Exercise details: Copy every line of the listing exactly.

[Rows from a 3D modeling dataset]
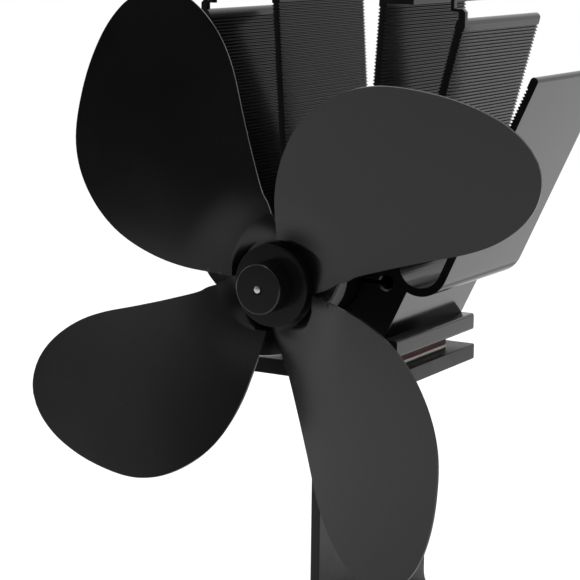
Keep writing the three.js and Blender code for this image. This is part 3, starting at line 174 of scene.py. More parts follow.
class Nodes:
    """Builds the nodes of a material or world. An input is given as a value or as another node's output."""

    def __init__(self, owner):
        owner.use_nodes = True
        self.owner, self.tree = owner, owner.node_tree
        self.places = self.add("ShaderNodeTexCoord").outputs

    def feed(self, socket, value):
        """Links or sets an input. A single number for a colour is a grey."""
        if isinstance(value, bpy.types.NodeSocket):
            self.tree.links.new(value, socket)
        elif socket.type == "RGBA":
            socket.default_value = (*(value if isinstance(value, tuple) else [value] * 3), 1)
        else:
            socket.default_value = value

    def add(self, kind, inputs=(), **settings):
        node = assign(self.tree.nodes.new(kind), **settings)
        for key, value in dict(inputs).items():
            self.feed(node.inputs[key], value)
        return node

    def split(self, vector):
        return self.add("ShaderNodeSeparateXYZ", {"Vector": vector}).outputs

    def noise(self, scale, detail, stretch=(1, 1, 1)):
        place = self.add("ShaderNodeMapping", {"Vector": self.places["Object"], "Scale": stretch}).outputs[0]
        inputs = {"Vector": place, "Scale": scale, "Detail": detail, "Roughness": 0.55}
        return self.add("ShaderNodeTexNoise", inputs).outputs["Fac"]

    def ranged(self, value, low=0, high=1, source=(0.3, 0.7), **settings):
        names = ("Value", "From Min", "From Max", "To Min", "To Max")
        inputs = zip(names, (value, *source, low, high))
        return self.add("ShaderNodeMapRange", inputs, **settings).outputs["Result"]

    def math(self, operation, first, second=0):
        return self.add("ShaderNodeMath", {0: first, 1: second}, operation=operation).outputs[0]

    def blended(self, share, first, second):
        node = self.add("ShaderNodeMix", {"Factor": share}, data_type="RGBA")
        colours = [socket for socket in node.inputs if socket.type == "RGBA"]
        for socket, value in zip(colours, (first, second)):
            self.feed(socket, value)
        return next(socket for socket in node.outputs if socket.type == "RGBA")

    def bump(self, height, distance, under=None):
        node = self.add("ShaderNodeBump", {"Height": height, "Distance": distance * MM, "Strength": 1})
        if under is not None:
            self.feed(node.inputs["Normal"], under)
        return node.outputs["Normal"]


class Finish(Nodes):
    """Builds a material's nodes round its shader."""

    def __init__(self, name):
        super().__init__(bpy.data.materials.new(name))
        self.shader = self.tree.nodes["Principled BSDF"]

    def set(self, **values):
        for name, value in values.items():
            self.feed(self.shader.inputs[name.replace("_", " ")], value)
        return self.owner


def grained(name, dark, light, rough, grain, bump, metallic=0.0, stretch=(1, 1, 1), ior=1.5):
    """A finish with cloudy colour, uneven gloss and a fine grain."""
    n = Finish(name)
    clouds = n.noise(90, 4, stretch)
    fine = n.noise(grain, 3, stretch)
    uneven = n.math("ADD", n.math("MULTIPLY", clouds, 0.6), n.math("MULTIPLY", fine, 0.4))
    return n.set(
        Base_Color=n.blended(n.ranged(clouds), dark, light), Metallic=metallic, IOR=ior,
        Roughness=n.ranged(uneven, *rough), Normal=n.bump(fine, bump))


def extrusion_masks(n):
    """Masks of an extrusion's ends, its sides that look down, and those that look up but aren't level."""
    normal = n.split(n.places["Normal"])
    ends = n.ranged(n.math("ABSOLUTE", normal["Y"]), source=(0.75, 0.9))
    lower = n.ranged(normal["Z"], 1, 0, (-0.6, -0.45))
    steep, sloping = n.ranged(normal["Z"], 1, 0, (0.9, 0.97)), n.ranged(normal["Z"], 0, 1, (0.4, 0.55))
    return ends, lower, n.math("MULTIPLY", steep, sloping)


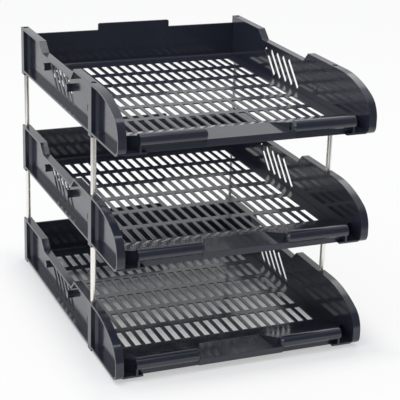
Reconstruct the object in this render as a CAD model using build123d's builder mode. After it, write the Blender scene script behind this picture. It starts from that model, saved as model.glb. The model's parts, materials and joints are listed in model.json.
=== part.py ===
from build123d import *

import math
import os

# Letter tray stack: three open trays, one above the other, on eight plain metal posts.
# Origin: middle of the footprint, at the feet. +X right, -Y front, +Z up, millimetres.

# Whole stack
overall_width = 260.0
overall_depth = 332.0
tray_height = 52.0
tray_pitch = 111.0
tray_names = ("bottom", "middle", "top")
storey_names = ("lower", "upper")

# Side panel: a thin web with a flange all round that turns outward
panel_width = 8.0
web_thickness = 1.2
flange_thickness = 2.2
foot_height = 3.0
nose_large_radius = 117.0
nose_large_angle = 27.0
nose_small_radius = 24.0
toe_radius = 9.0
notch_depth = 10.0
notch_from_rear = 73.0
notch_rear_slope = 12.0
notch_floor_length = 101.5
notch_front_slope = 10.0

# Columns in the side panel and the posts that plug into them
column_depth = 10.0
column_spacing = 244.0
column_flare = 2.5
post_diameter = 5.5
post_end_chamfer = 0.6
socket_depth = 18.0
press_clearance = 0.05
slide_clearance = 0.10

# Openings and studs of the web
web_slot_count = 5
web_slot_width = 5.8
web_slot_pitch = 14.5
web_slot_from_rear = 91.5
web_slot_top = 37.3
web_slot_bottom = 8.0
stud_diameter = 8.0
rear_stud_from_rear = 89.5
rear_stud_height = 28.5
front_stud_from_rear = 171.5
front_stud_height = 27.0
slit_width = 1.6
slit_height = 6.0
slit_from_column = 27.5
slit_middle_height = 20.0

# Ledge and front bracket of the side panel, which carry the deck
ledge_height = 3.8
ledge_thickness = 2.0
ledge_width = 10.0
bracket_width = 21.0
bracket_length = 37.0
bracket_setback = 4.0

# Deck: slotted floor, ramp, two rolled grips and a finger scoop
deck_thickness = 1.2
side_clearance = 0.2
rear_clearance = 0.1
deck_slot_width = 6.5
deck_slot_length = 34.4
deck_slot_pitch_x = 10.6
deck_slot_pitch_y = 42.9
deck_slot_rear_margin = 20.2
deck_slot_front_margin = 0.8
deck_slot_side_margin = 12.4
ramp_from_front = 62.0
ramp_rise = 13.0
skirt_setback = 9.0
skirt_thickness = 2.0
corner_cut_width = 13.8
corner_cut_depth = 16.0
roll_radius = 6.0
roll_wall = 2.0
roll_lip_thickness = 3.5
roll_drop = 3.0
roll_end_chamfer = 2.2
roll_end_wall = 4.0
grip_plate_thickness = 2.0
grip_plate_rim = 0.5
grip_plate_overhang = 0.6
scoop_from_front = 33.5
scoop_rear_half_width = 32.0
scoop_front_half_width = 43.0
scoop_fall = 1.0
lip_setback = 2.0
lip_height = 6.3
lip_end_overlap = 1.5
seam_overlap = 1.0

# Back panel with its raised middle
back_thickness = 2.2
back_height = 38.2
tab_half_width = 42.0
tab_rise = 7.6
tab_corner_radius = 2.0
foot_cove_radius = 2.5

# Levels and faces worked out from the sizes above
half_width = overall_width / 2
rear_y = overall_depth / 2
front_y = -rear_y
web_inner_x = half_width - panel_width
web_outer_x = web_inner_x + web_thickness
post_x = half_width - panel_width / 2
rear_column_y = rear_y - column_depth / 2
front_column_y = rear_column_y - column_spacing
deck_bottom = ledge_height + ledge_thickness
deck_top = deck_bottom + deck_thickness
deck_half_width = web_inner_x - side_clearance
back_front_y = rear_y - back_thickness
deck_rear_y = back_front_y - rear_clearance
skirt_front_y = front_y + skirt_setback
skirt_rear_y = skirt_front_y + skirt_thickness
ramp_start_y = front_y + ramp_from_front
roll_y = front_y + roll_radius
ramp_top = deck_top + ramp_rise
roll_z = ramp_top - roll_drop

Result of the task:
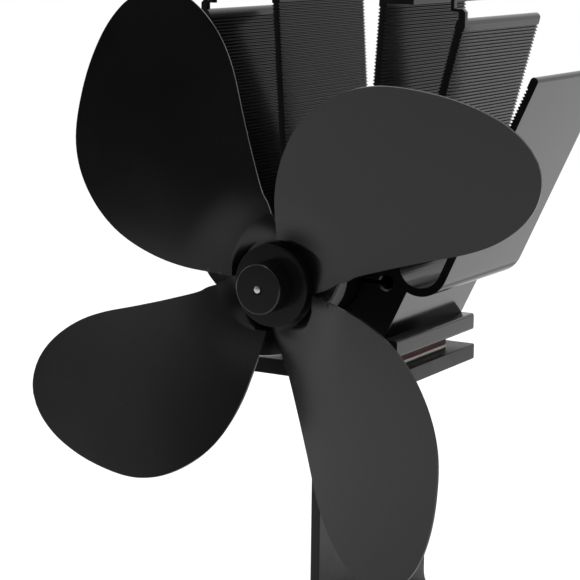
Keep writing the three.js and Blender code for this image. This is part 3, starting at line 174 of scene.py. More parts follow.
class Nodes:
    """Builds the nodes of a material or world. An input is given as a value or as another node's output."""

    def __init__(self, owner):
        owner.use_nodes = True
        self.owner, self.tree = owner, owner.node_tree
        self.places = self.add("ShaderNodeTexCoord").outputs

    def feed(self, socket, value):
        """Links or sets an input. A single number for a colour is a grey."""
        if isinstance(value, bpy.types.NodeSocket):
            self.tree.links.new(value, socket)
        elif socket.type == "RGBA":
            socket.default_value = (*(value if isinstance(value, tuple) else [value] * 3), 1)
        else:
            socket.default_value = value

    def add(self, kind, inputs=(), **settings):
        node = assign(self.tree.nodes.new(kind), **settings)
        for key, value in dict(inputs).items():
            self.feed(node.inputs[key], value)
        return node

    def split(self, vector):
        return self.add("ShaderNodeSeparateXYZ", {"Vector": vector}).outputs

    def noise(self, scale, detail, stretch=(1, 1, 1)):
        place = self.add("ShaderNodeMapping", {"Vector": self.places["Object"], "Scale": stretch}).outputs[0]
        inputs = {"Vector": place, "Scale": scale, "Detail": detail, "Roughness": 0.55}
        return self.add("ShaderNodeTexNoise", inputs).outputs["Fac"]

    def ranged(self, value, low=0, high=1, source=(0.3, 0.7), **settings):
        names = ("Value", "From Min", "From Max", "To Min", "To Max")
        inputs = zip(names, (value, *source, low, high))
        return self.add("ShaderNodeMapRange", inputs, **settings).outputs["Result"]

    def math(self, operation, first, second=0):
        return self.add("ShaderNodeMath", {0: first, 1: second}, operation=operation).outputs[0]

    def blended(self, share, first, second):
        node = self.add("ShaderNodeMix", {"Factor": share}, data_type="RGBA")
        colours = [socket for socket in node.inputs if socket.type == "RGBA"]
        for socket, value in zip(colours, (first, second)):
            self.feed(socket, value)
        return next(socket for socket in node.outputs if socket.type == "RGBA")

    def bump(self, height, distance, under=None):
        node = self.add("ShaderNodeBump", {"Height": height, "Distance": distance * MM, "Strength": 1})
        if under is not None:
            self.feed(node.inputs["Normal"], under)
        return node.outputs["Normal"]


class Finish(Nodes):
    """Builds a material's nodes round its shader."""

    def __init__(self, name):
        super().__init__(bpy.data.materials.new(name))
        self.shader = self.tree.nodes["Principled BSDF"]

    def set(self, **values):
        for name, value in values.items():
            self.feed(self.shader.inputs[name.replace("_", " ")], value)
        return self.owner


def grained(name, dark, light, rough, grain, bump, metallic=0.0, stretch=(1, 1, 1), ior=1.5):
    """A finish with cloudy colour, uneven gloss and a fine grain."""
    n = Finish(name)
    clouds = n.noise(90, 4, stretch)
    fine = n.noise(grain, 3, stretch)
    uneven = n.math("ADD", n.math("MULTIPLY", clouds, 0.6), n.math("MULTIPLY", fine, 0.4))
    return n.set(
        Base_Color=n.blended(n.ranged(clouds), dark, light), Metallic=metallic, IOR=ior,
        Roughness=n.ranged(uneven, *rough), Normal=n.bump(fine, bump))


def extrusion_masks(n):
    """Masks of an extrusion's ends, its sides that look down, and those that look up but aren't level."""
    normal = n.split(n.places["Normal"])
    ends = n.ranged(n.math("ABSOLUTE", normal["Y"]), source=(0.75, 0.9))
    lower = n.ranged(normal["Z"], 1, 0, (-0.6, -0.45))
    steep, sloping = n.ranged(normal["Z"], 1, 0, (0.9, 0.97)), n.ranged(normal["Z"], 0, 1, (0.4, 0.55))
    return ends, lower, n.math("MULTIPLY", steep, sloping)


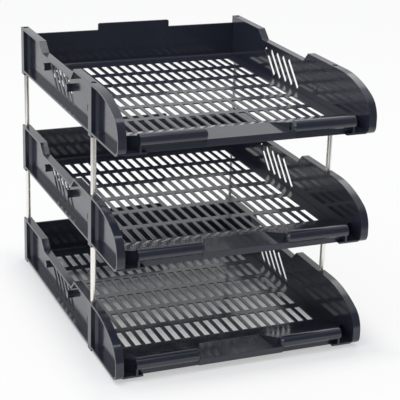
Reconstruct the object in this render as a CAD model using build123d's builder mode. After it, write the Blender scene script behind this picture. It starts from that model, saved as model.glb. The model's parts, materials and joints are listed in model.json.
=== part.py ===
from build123d import *

import math
import os

# Letter tray stack: three open trays, one above the other, on eight plain metal posts.
# Origin: middle of the footprint, at the feet. +X right, -Y front, +Z up, millimetres.

# Whole stack
overall_width = 260.0
overall_depth = 332.0
tray_height = 52.0
tray_pitch = 111.0
tray_names = ("bottom", "middle", "top")
storey_names = ("lower", "upper")

# Side panel: a thin web with a flange all round that turns outward
panel_width = 8.0
web_thickness = 1.2
flange_thickness = 2.2
foot_height = 3.0
nose_large_radius = 117.0
nose_large_angle = 27.0
nose_small_radius = 24.0
toe_radius = 9.0
notch_depth = 10.0
notch_from_rear = 73.0
notch_rear_slope = 12.0
notch_floor_length = 101.5
notch_front_slope = 10.0

# Columns in the side panel and the posts that plug into them
column_depth = 10.0
column_spacing = 244.0
column_flare = 2.5
post_diameter = 5.5
post_end_chamfer = 0.6
socket_depth = 18.0
press_clearance = 0.05
slide_clearance = 0.10

# Openings and studs of the web
web_slot_count = 5
web_slot_width = 5.8
web_slot_pitch = 14.5
web_slot_from_rear = 91.5
web_slot_top = 37.3
web_slot_bottom = 8.0
stud_diameter = 8.0
rear_stud_from_rear = 89.5
rear_stud_height = 28.5
front_stud_from_rear = 171.5
front_stud_height = 27.0
slit_width = 1.6
slit_height = 6.0
slit_from_column = 27.5
slit_middle_height = 20.0

# Ledge and front bracket of the side panel, which carry the deck
ledge_height = 3.8
ledge_thickness = 2.0
ledge_width = 10.0
bracket_width = 21.0
bracket_length = 37.0
bracket_setback = 4.0

# Deck: slotted floor, ramp, two rolled grips and a finger scoop
deck_thickness = 1.2
side_clearance = 0.2
rear_clearance = 0.1
deck_slot_width = 6.5
deck_slot_length = 34.4
deck_slot_pitch_x = 10.6
deck_slot_pitch_y = 42.9
deck_slot_rear_margin = 20.2
deck_slot_front_margin = 0.8
deck_slot_side_margin = 12.4
ramp_from_front = 62.0
ramp_rise = 13.0
skirt_setback = 9.0
skirt_thickness = 2.0
corner_cut_width = 13.8
corner_cut_depth = 16.0
roll_radius = 6.0
roll_wall = 2.0
roll_lip_thickness = 3.5
roll_drop = 3.0
roll_end_chamfer = 2.2
roll_end_wall = 4.0
grip_plate_thickness = 2.0
grip_plate_rim = 0.5
grip_plate_overhang = 0.6
scoop_from_front = 33.5
scoop_rear_half_width = 32.0
scoop_front_half_width = 43.0
scoop_fall = 1.0
lip_setback = 2.0
lip_height = 6.3
lip_end_overlap = 1.5
seam_overlap = 1.0

# Back panel with its raised middle
back_thickness = 2.2
back_height = 38.2
tab_half_width = 42.0
tab_rise = 7.6
tab_corner_radius = 2.0
foot_cove_radius = 2.5

# Levels and faces worked out from the sizes above
half_width = overall_width / 2
rear_y = overall_depth / 2
front_y = -rear_y
web_inner_x = half_width - panel_width
web_outer_x = web_inner_x + web_thickness
post_x = half_width - panel_width / 2
rear_column_y = rear_y - column_depth / 2
front_column_y = rear_column_y - column_spacing
deck_bottom = ledge_height + ledge_thickness
deck_top = deck_bottom + deck_thickness
deck_half_width = web_inner_x - side_clearance
back_front_y = rear_y - back_thickness
deck_rear_y = back_front_y - rear_clearance
skirt_front_y = front_y + skirt_setback
skirt_rear_y = skirt_front_y + skirt_thickness
ramp_start_y = front_y + ramp_from_front
roll_y = front_y + roll_radius
ramp_top = deck_top + ramp_rise
roll_z = ramp_top - roll_drop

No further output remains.